Towards optimal foreign object debris detection in an airport environment

Foreign object debris (FOD) can critically damage aircraft engines as well as injure personnel in an airport environment. Airfield inspectors routinely inspect runways for the presence of FOD items, which differ in material, shape, and color, using conventional and automated methods. The major shortcoming of the current methods is their inability to detect all types of foreign objects in an accurate and timely manner for removal from the airport runways. In this study, we address this shortcoming, i.e., the lack of accuracy and timeliness in detection, by developing an object detection framework to detect FOD for quick removal from the airfields. Our proposed FOD detection framework consists of (i) unmanned aerial system (UAS) for inspecting and collecting data from the airfields, (ii) data preprocessing and augmentation techniques to counter the issue of learning on limited types of foreign objects, weather conditions, and airport surface materials that are present in the data sets, and (iii) a computer vision-based object detection model to attain high accuracy and faster inference time for deployment in a real-world airport environment.
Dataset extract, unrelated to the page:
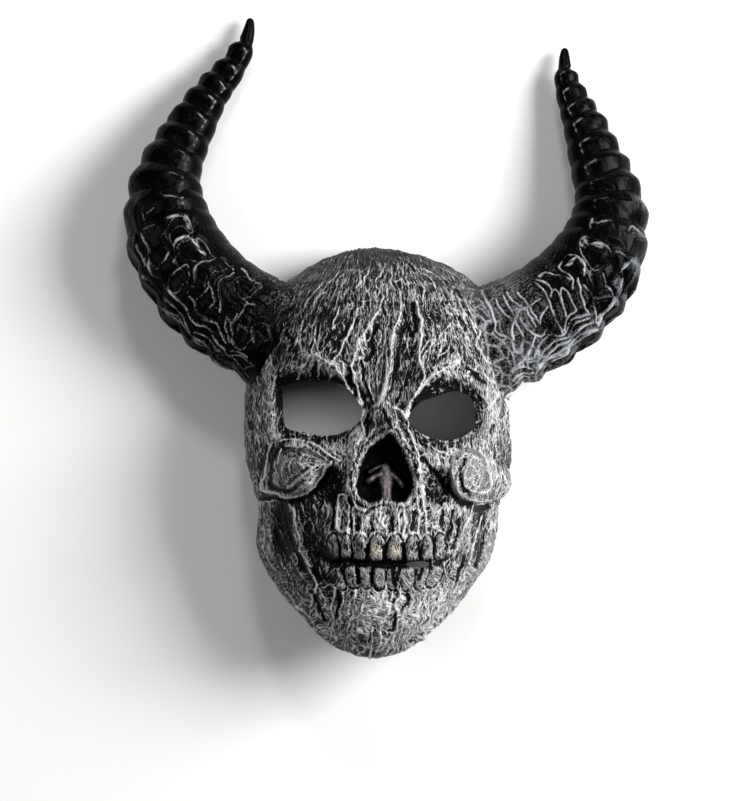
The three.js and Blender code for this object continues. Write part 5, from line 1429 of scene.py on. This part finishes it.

We generated the training data with the UAS at an air force range and developed various models, including the You Only Look Once (YOLO) object detector family of models (one-stage object detectors) in our framework. Our models are evaluated on previously unseen data collected by the UAS and a publicly available data set of FOD images. The experiment results demonstrate that our proposed approach with a version of the YOLO model (YOLOv4) with transfer learning provides a faster inference time for FOD detection and outperforms the other models in the precision and recall metric values.